The pope is also asking those in the pro-life movement to offer compassionate care to help women in crisis, which “often does more to move understanding forward than the best argument we can make,” explained Weigel.

He offered an example from a speaking engagement for a crisis pregnancy center in Chicago. While Weigel’s talk was well-received, he couldn’t match the presence of a woman with her four-month-old child. The woman told her story about how she arrived at the center thinking it was an abortion facility. The care she received convinced her to carry the child to birth.

“The place went nuts, people went crazy,” said Weigel. “That is an example that we need to think about. The conversion we offer to others is not through argument or invitation, although that’s important … but (through) the nobility of the lives we live and the compassion we display is often the best argument.”

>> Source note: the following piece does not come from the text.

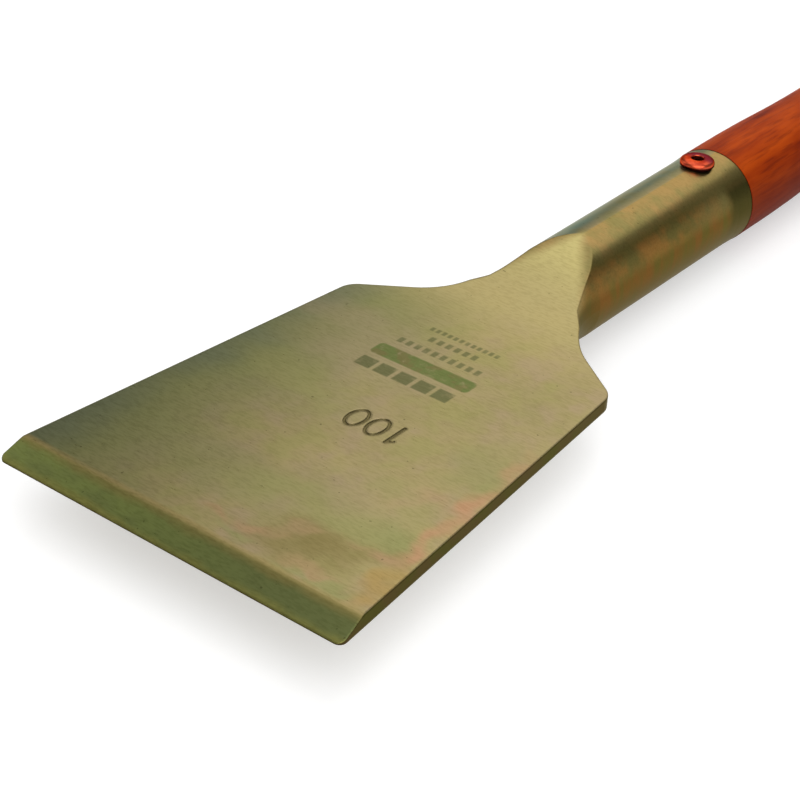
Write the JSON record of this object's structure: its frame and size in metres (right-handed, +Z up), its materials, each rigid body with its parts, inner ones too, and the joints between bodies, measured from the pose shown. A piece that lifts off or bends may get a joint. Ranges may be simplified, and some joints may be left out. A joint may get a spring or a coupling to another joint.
{
  "type": "hand scraper",
  "caption": "Wide-bladed hand scraper: a forged bronze blade whose neck ends in a round socket, with a turned wooden handle held in it by a copper blind rivet.",
  "frame": {"origin": "bottom centre of the whole scraper's bounding box", "axes": "+X across the blade, +Y from the cutting edge to the end of the handle, +Z up from the level blade's top face"},
  "size_m": [0.0996, 0.4, 0.0328],
  "materials": {
    "aluminium_bronze": "forged and tumbled, tarnished",
    "stained_wood": "turned, stained and varnished",
    "copper": "drawn, semi-bright",
    "mandrel_steel": "dull"
  },
  "bodies": {
    "root": {"scraper_head": "aluminium_bronze", "handle": "stained_wood", "rivet_body": "copper", "rivet_mandrel": "mandrel_steel"}
  },
  "joints": []
}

The evening also featured the first-ever presentation of the Faithful Servant Award by the St. Thomas More Society. Deacon Paul Umentum, treasurer for the organization, presented the honor to Alexia Wood, executive director of St. John the Evangelist Homeless Shelter in Green Bay.

The liturgy and dinner marked the fourth annual Red Mass in the diocese. Bishop Ricken said that a White Mass for health care professionals is planned and a Blue Mass for public servants, including police officers and firefighters, has also been discussed.